Closed mikowals closed 11 months ago
Thanks for PR @mikowals . Looks good as a first iteration. I was discovering this area, specifically I was curios is it possible to pre-define/pre-allocate all tensors during weights loadings. Probably the tensors manipulation methods could be further simplified. Ideally matmul's should be implemented as C = B * A, don't you see any opportunity for implementing this kind of definition?
I think it is pretty close to pre-allocating all memory before the transformer forward pass. All the computation results are saved in pre-existing and reused RunState variables. All the weights are in Tensors.

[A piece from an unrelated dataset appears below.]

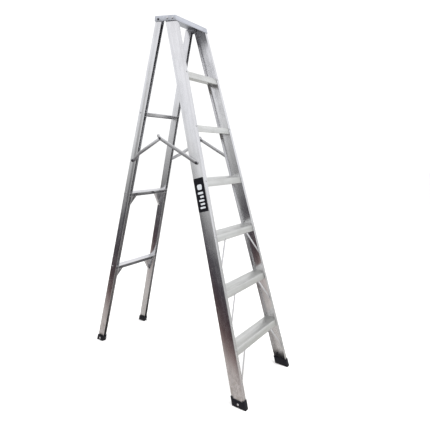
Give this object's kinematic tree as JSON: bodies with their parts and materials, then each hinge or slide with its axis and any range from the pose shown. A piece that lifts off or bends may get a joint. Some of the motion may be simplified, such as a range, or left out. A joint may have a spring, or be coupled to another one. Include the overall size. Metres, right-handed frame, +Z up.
{
  "type": "folding step ladder",
  "caption": "Single-sided folding A-frame step ladder with flat treads, a top cap, a hinged rear frame and folding side spreaders.",
  "frame": {"origin": "on the floor, at the centre of the open ladder's footprint", "axes": "+Z up, +X across the treads towards the ladder's right as seen by a climber, -Y the side that the treads face"},
  "size_m": [0.6144, 1.1708, 2.045],
  "materials": {
    "aluminium": "mill finish extruded channel, lightly brushed along its length",
    "tread": "satin folded sheet, smooth",
    "rubber": "matt black moulded shoe",
    "steel": "plated rivet",
    "dark_steel": "dark plated bolt",
    "label": null
  },
  "bodies": {
    "front_frame": {"top_cap": "tread", "side_label": "label", "step_1": "tread", "step_2": "tread", "step_3": "tread", "step_4": "tread", "step_5": "tread", "step_6": "tread", "front_stile_left": "aluminium", "front_foot_left": "rubber", "front_foot_left_rivet": "steel", "cap_rivet_left_1": "steel", "cap_rivet_left_2": "steel", "hinge_pin_left": "dark_steel", "front_bolt_left": "dark_steel", "front_washer_left": "steel", "step_brace_1_left": "aluminium", "step_brace_2_left": "aluminium", "step_brace_3_left": "aluminium", "front_stile_right": "aluminium", "front_foot_right": "rubber", "front_foot_right_rivet": "steel", "cap_rivet_right_1": "steel", "cap_rivet_right_2": "steel", "hinge_pin_right": "dark_steel", "front_bolt_right": "dark_steel", "front_washer_right": "steel", "step_brace_1_right": "aluminium", "step_brace_2_right": "aluminium", "step_brace_3_right": "aluminium"},
    "rear_frame": {"rear_rung_1": "aluminium", "rear_rung_2": "aluminium", "rear_rung_3": "aluminium", "rear_stile_left": "aluminium", "rear_foot_left": "rubber", "rear_foot_left_rivet": "steel", "rear_bolt_left": "dark_steel", "rear_washer_left": "steel", "rear_gusset_1_left": "aluminium", "rear_gusset_2_left": "aluminium", "rear_stile_right": "aluminium", "rear_foot_right": "rubber", "rear_foot_right_rivet": "steel", "rear_bolt_right": "dark_steel", "rear_washer_right": "steel", "rear_gusset_1_right": "aluminium", "rear_gusset_2_right": "aluminium"},
    "spreader_front_left": {"spreader_front_bar_left": "aluminium", "middle_rivet_left": "steel"},
    "spreader_rear_left": {"spreader_rear_bar_left": "aluminium", "middle_rivet_tail_left": "steel"},
    "spreader_front_right": {"spreader_front_bar_right": "aluminium", "middle_rivet_right": "steel"},
    "spreader_rear_right": {"spreader_rear_bar_right": "aluminium", "middle_rivet_tail_right": "steel"}
  },
  "joints": [
    {"name": "rear_frame_fold", "type": "hinge", "parent": "front_frame", "child": "rear_frame", "pos_m": [0, 0.26926, 2.026], "axis": [-1, 0, 0], "range_deg": [0, 27.9]},
    {"name": "spreader_front_turn_left", "type": "hinge", "parent": "front_frame", "child": "spreader_front_left", "pos_m": [-0.21751, -0.09722, 1.255], "axis": [1, 0, 0], "range_deg": [0, 49]},
    {"name": "spreader_rear_turn_left", "type": "hinge", "parent": "rear_frame", "child": "spreader_rear_left", "pos_m": [-0.18928, 0.38497, 1.217], "axis": [-1, 0, 0], "range_deg": [0, 27.3]},
    {"name": "spreader_front_turn_right", "type": "hinge", "parent": "front_frame", "child": "spreader_front_right", "pos_m": [0.21751, -0.09722, 1.255], "axis": [1, 0, 0], "range_deg": [0, 49]},
    {"name": "spreader_rear_turn_right", "type": "hinge", "parent": "rear_frame", "child": "spreader_rear_right", "pos_m": [0.18928, 0.38497, 1.217], "axis": [-1, 0, 0], "range_deg": [0, 27.3]}
  ],
  "couplings": [
    {"joint": "spreader_front_turn_left", "follows": "rear_frame_fold", "ratio": 1.7537},
    {"joint": "spreader_rear_turn_left", "follows": "rear_frame_fold", "ratio": 0.97732},
    {"joint": "spreader_front_turn_right", "follows": "rear_frame_fold", "ratio": 1.7537},
    {"joint": "spreader_rear_turn_right", "follows": "rear_frame_fold", "ratio": 0.97732}
  ]
}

But there could be intermediate copies that I missed and eliminating them probably improves performance.
Putting all the weights into Tensors and storing them as list of Tensors by layer is a common approach but I don't think there is a viable way to do this currently. Eventually when there is a List type to store Tensors and Tensors have subscript slicing notation the two approaches will both look and perform very similarly. So I am not sure there is much benefit to pursuing creating all Tensors up front. I think with the current state of Mojo the slice implementation is the cleanest way to get the weights by layer as needed in the forward pass.
That said I am not sure that using state.k
and state.v
as slices pointing into key_cache
and value_cache
is as clear as just using the caches directly. I will also probably try a version that uses local vars instead of state vars to store the intermediate calculations in the transformer pass (remove state.x
, state.xb
, ...etc.). I think that makes the code clearer as there is less confusion about which values like caches live on in future loops. But I am unsure how that impacts performance.
If by C = B * A
you mean using =
assignment to get the result of matmul, then yes. I prefer that notation. I actually had that implemented but took it out while tracking down other performance issues. But definitely improving the notation or implementation of the operations is something to consider.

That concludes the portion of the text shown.